▶ Task details
Take the listing and print it in full, exactly as given.

▶ Dataset content
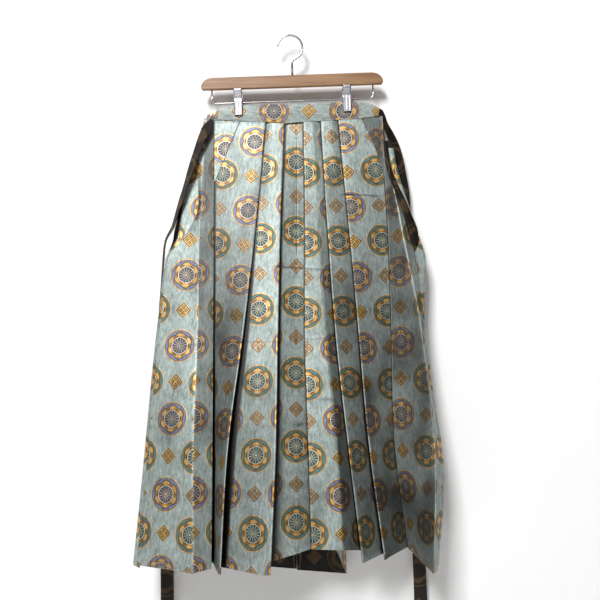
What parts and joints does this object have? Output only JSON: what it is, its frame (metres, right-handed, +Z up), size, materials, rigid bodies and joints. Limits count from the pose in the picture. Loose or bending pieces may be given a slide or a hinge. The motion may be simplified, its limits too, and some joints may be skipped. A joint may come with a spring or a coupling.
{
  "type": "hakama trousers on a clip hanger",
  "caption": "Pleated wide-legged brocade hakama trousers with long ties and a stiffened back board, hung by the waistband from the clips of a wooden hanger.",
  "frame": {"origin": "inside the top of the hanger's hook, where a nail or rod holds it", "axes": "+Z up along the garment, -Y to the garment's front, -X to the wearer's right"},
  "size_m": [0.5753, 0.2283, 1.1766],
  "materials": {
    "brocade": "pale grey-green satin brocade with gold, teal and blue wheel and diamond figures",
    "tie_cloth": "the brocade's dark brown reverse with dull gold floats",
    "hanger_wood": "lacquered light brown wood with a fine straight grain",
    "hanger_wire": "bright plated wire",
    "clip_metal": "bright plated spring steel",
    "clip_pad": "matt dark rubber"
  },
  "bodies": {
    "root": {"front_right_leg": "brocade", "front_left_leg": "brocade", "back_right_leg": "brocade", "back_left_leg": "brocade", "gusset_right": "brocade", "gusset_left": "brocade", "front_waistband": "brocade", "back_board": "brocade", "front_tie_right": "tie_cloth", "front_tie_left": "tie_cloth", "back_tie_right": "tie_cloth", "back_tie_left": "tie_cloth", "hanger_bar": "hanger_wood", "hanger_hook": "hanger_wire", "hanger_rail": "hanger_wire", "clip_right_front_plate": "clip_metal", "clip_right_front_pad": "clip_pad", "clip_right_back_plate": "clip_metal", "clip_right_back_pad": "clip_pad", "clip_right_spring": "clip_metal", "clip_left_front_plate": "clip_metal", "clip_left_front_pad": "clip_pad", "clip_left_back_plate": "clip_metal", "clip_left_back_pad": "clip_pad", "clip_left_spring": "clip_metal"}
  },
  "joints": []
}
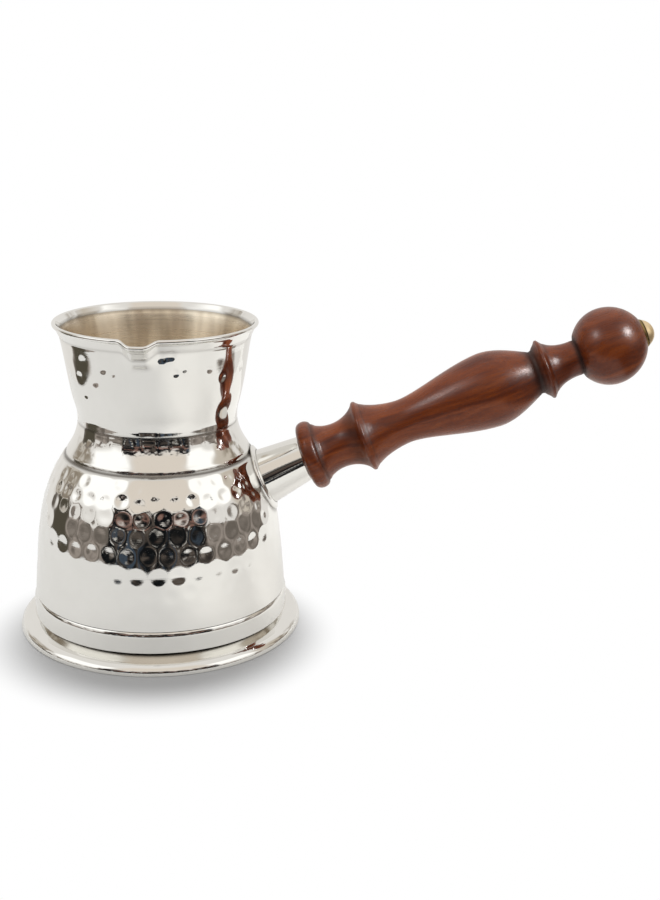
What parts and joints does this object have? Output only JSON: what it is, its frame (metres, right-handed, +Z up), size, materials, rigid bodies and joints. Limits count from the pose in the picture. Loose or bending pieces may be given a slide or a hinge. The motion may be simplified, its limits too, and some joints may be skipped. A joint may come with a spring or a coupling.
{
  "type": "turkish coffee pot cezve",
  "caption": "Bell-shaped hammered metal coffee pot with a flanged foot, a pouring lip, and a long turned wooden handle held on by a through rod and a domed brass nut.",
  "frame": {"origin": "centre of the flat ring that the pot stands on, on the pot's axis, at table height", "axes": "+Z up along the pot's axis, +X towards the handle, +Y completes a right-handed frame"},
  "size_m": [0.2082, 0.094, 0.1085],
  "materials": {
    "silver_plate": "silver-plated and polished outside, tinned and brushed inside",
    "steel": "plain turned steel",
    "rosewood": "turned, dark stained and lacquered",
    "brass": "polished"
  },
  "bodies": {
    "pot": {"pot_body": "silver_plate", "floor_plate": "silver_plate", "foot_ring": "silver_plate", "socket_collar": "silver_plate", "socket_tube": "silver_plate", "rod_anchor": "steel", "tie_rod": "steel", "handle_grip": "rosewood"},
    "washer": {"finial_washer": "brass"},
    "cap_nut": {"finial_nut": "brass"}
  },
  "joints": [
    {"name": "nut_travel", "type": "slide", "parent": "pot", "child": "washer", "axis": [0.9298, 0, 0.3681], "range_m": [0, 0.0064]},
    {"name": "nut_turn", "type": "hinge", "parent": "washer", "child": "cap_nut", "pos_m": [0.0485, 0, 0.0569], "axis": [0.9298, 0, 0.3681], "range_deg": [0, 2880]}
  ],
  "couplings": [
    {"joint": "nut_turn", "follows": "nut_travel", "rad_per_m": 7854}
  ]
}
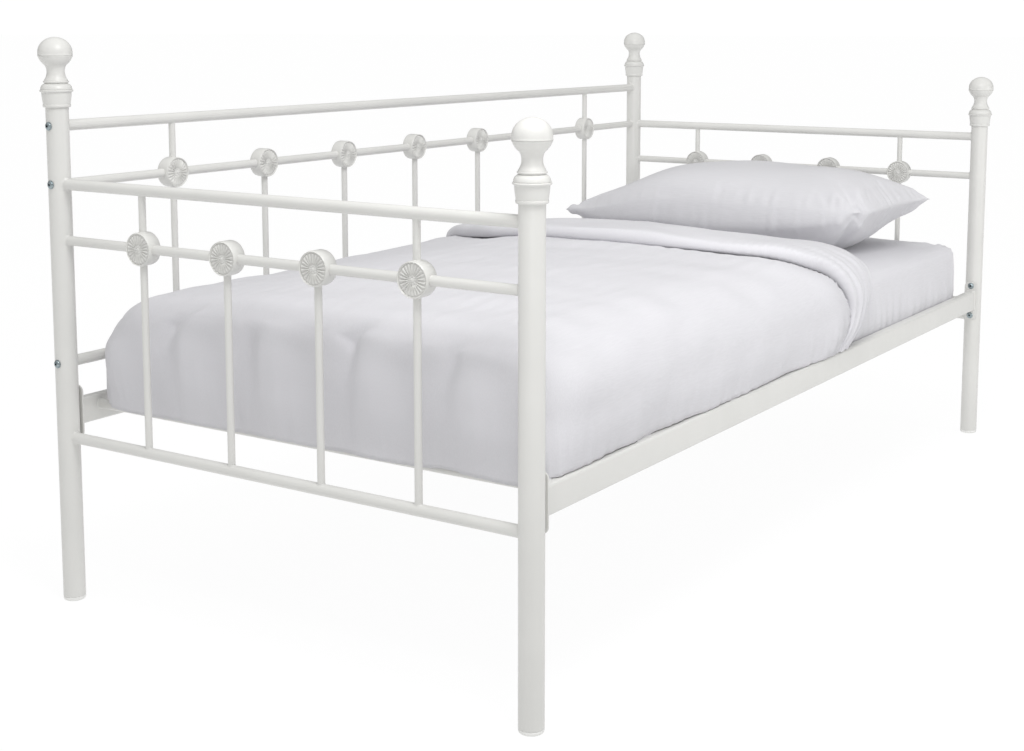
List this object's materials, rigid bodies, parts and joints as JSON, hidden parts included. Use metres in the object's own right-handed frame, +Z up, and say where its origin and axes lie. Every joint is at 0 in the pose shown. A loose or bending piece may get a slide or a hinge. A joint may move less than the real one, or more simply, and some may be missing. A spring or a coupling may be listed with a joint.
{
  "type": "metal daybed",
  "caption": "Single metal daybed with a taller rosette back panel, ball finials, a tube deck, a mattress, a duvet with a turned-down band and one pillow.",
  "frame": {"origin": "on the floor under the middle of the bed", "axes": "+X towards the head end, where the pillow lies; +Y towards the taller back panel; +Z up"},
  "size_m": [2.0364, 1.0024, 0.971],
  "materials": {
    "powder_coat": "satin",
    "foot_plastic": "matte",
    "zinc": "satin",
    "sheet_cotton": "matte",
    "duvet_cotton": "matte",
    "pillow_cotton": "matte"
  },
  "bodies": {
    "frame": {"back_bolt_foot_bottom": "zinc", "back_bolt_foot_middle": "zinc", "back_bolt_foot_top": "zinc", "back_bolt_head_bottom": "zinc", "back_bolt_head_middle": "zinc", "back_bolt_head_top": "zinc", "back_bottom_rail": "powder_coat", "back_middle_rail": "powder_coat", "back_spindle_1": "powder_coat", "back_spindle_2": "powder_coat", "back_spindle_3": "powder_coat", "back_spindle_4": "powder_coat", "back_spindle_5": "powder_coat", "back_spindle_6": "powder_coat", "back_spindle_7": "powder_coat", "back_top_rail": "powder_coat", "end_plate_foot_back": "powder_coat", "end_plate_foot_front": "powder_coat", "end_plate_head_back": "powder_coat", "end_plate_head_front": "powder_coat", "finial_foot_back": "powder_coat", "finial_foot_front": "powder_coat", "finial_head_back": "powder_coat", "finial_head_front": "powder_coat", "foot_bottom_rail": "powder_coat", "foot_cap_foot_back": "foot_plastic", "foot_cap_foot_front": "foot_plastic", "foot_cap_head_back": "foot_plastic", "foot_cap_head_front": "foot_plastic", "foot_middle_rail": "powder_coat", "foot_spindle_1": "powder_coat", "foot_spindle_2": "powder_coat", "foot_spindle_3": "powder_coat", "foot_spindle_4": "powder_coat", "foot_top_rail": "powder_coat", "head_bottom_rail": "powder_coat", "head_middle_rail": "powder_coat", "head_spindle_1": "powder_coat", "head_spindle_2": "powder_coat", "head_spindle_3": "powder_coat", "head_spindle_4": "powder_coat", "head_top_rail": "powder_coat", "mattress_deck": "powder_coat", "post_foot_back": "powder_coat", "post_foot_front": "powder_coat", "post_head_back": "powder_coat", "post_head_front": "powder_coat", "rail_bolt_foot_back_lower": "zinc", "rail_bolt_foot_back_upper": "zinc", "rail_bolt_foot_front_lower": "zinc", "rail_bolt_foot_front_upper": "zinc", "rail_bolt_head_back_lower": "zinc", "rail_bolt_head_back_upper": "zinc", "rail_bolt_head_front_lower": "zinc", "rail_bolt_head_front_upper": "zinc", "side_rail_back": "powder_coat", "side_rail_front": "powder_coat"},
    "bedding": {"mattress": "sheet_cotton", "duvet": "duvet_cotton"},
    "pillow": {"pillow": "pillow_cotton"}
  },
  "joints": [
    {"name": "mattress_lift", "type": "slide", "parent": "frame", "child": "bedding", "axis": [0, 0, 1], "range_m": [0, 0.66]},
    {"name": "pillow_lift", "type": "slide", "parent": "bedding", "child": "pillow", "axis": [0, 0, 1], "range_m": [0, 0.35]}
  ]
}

▶ Solution for this task
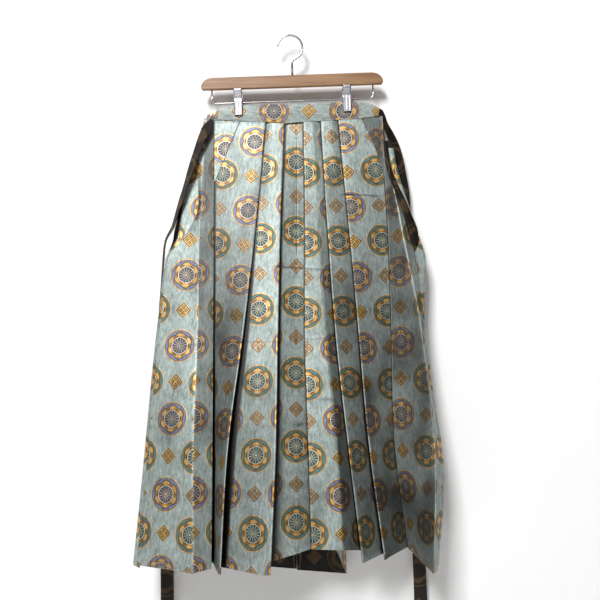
What parts and joints does this object have? Output only JSON: what it is, its frame (metres, right-handed, +Z up), size, materials, rigid bodies and joints. Limits count from the pose in the picture. Loose or bending pieces may be given a slide or a hinge. The motion may be simplified, its limits too, and some joints may be skipped. A joint may come with a spring or a coupling.
{
  "type": "hakama trousers on a clip hanger",
  "caption": "Pleated wide-legged brocade hakama trousers with long ties and a stiffened back board, hung by the waistband from the clips of a wooden hanger.",
  "frame": {"origin": "inside the top of the hanger's hook, where a nail or rod holds it", "axes": "+Z up along the garment, -Y to the garment's front, -X to the wearer's right"},
  "size_m": [0.5753, 0.2283, 1.1766],
  "materials": {
    "brocade": "pale grey-green satin brocade with gold, teal and blue wheel and diamond figures",
    "tie_cloth": "the brocade's dark brown reverse with dull gold floats",
    "hanger_wood": "lacquered light brown wood with a fine straight grain",
    "hanger_wire": "bright plated wire",
    "clip_metal": "bright plated spring steel",
    "clip_pad": "matt dark rubber"
  },
  "bodies": {
    "root": {"front_right_leg": "brocade", "front_left_leg": "brocade", "back_right_leg": "brocade", "back_left_leg": "brocade", "gusset_right": "brocade", "gusset_left": "brocade", "front_waistband": "brocade", "back_board": "brocade", "front_tie_right": "tie_cloth", "front_tie_left": "tie_cloth", "back_tie_right": "tie_cloth", "back_tie_left": "tie_cloth", "hanger_bar": "hanger_wood", "hanger_hook": "hanger_wire", "hanger_rail": "hanger_wire", "clip_right_front_plate": "clip_metal", "clip_right_front_pad": "clip_pad", "clip_right_back_plate": "clip_metal", "clip_right_back_pad": "clip_pad", "clip_right_spring": "clip_metal", "clip_left_front_plate": "clip_metal", "clip_left_front_pad": "clip_pad", "clip_left_back_plate": "clip_metal", "clip_left_back_pad": "clip_pad", "clip_left_spring": "clip_metal"}
  },
  "joints": []
}
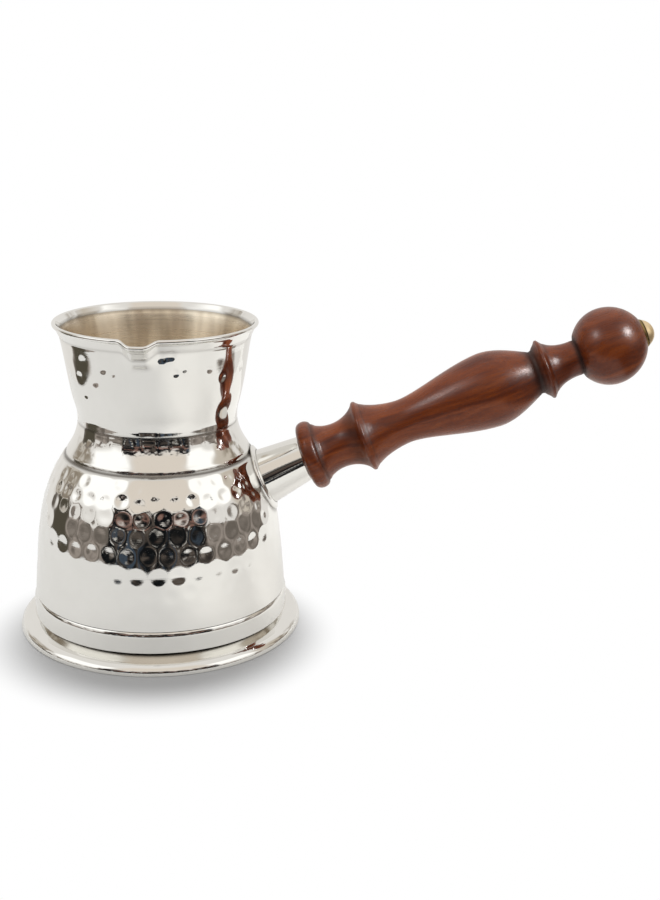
What parts and joints does this object have? Output only JSON: what it is, its frame (metres, right-handed, +Z up), size, materials, rigid bodies and joints. Limits count from the pose in the picture. Loose or bending pieces may be given a slide or a hinge. The motion may be simplified, its limits too, and some joints may be skipped. A joint may come with a spring or a coupling.
{
  "type": "turkish coffee pot cezve",
  "caption": "Bell-shaped hammered metal coffee pot with a flanged foot, a pouring lip, and a long turned wooden handle held on by a through rod and a domed brass nut.",
  "frame": {"origin": "centre of the flat ring that the pot stands on, on the pot's axis, at table height", "axes": "+Z up along the pot's axis, +X towards the handle, +Y completes a right-handed frame"},
  "size_m": [0.2082, 0.094, 0.1085],
  "materials": {
    "silver_plate": "silver-plated and polished outside, tinned and brushed inside",
    "steel": "plain turned steel",
    "rosewood": "turned, dark stained and lacquered",
    "brass": "polished"
  },
  "bodies": {
    "pot": {"pot_body": "silver_plate", "floor_plate": "silver_plate", "foot_ring": "silver_plate", "socket_collar": "silver_plate", "socket_tube": "silver_plate", "rod_anchor": "steel", "tie_rod": "steel", "handle_grip": "rosewood"},
    "washer": {"finial_washer": "brass"},
    "cap_nut": {"finial_nut": "brass"}
  },
  "joints": [
    {"name": "nut_travel", "type": "slide", "parent": "pot", "child": "washer", "axis": [0.9298, 0, 0.3681], "range_m": [0, 0.0064]},
    {"name": "nut_turn", "type": "hinge", "parent": "washer", "child": "cap_nut", "pos_m": [0.0485, 0, 0.0569], "axis": [0.9298, 0, 0.3681], "range_deg": [0, 2880]}
  ],
  "couplings": [
    {"joint": "nut_turn", "follows": "nut_travel", "rad_per_m": 7854}
  ]
}
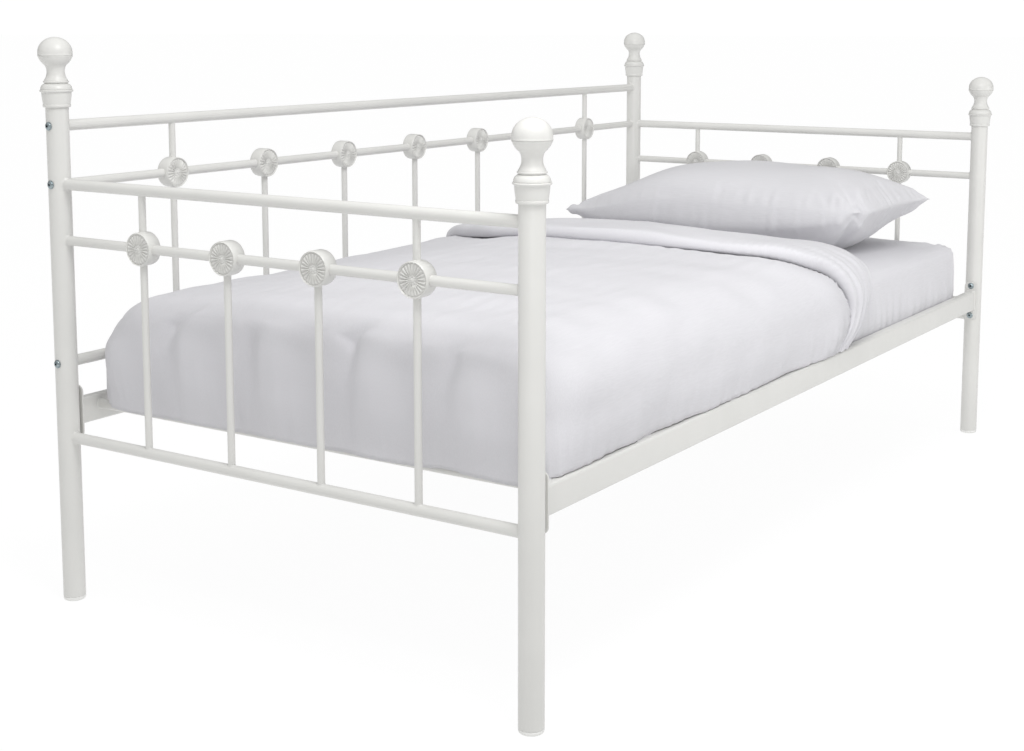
List this object's materials, rigid bodies, parts and joints as JSON, hidden parts included. Use metres in the object's own right-handed frame, +Z up, and say where its origin and axes lie. Every joint is at 0 in the pose shown. A loose or bending piece may get a slide or a hinge. A joint may move less than the real one, or more simply, and some may be missing. A spring or a coupling may be listed with a joint.
{
  "type": "metal daybed",
  "caption": "Single metal daybed with a taller rosette back panel, ball finials, a tube deck, a mattress, a duvet with a turned-down band and one pillow.",
  "frame": {"origin": "on the floor under the middle of the bed", "axes": "+X towards the head end, where the pillow lies; +Y towards the taller back panel; +Z up"},
  "size_m": [2.0364, 1.0024, 0.971],
  "materials": {
    "powder_coat": "satin",
    "foot_plastic": "matte",
    "zinc": "satin",
    "sheet_cotton": "matte",
    "duvet_cotton": "matte",
    "pillow_cotton": "matte"
  },
  "bodies": {
    "frame": {"back_bolt_foot_bottom": "zinc", "back_bolt_foot_middle": "zinc", "back_bolt_foot_top": "zinc", "back_bolt_head_bottom": "zinc", "back_bolt_head_middle": "zinc", "back_bolt_head_top": "zinc", "back_bottom_rail": "powder_coat", "back_middle_rail": "powder_coat", "back_spindle_1": "powder_coat", "back_spindle_2": "powder_coat", "back_spindle_3": "powder_coat", "back_spindle_4": "powder_coat", "back_spindle_5": "powder_coat", "back_spindle_6": "powder_coat", "back_spindle_7": "powder_coat", "back_top_rail": "powder_coat", "end_plate_foot_back": "powder_coat", "end_plate_foot_front": "powder_coat", "end_plate_head_back": "powder_coat", "end_plate_head_front": "powder_coat", "finial_foot_back": "powder_coat", "finial_foot_front": "powder_coat", "finial_head_back": "powder_coat", "finial_head_front": "powder_coat", "foot_bottom_rail": "powder_coat", "foot_cap_foot_back": "foot_plastic", "foot_cap_foot_front": "foot_plastic", "foot_cap_head_back": "foot_plastic", "foot_cap_head_front": "foot_plastic", "foot_middle_rail": "powder_coat", "foot_spindle_1": "powder_coat", "foot_spindle_2": "powder_coat", "foot_spindle_3": "powder_coat", "foot_spindle_4": "powder_coat", "foot_top_rail": "powder_coat", "head_bottom_rail": "powder_coat", "head_middle_rail": "powder_coat", "head_spindle_1": "powder_coat", "head_spindle_2": "powder_coat", "head_spindle_3": "powder_coat", "head_spindle_4": "powder_coat", "head_top_rail": "powder_coat", "mattress_deck": "powder_coat", "post_foot_back": "powder_coat", "post_foot_front": "powder_coat", "post_head_back": "powder_coat", "post_head_front": "powder_coat", "rail_bolt_foot_back_lower": "zinc", "rail_bolt_foot_back_upper": "zinc", "rail_bolt_foot_front_lower": "zinc", "rail_bolt_foot_front_upper": "zinc", "rail_bolt_head_back_lower": "zinc", "rail_bolt_head_back_upper": "zinc", "rail_bolt_head_front_lower": "zinc", "rail_bolt_head_front_upper": "zinc", "side_rail_back": "powder_coat", "side_rail_front": "powder_coat"},
    "bedding": {"mattress": "sheet_cotton", "duvet": "duvet_cotton"},
    "pillow": {"pillow": "pillow_cotton"}
  },
  "joints": [
    {"name": "mattress_lift", "type": "slide", "parent": "frame", "child": "bedding", "axis": [0, 0, 1], "range_m": [0, 0.66]},
    {"name": "pillow_lift", "type": "slide", "parent": "bedding", "child": "pillow", "axis": [0, 0, 1], "range_m": [0, 0.35]}
  ]
}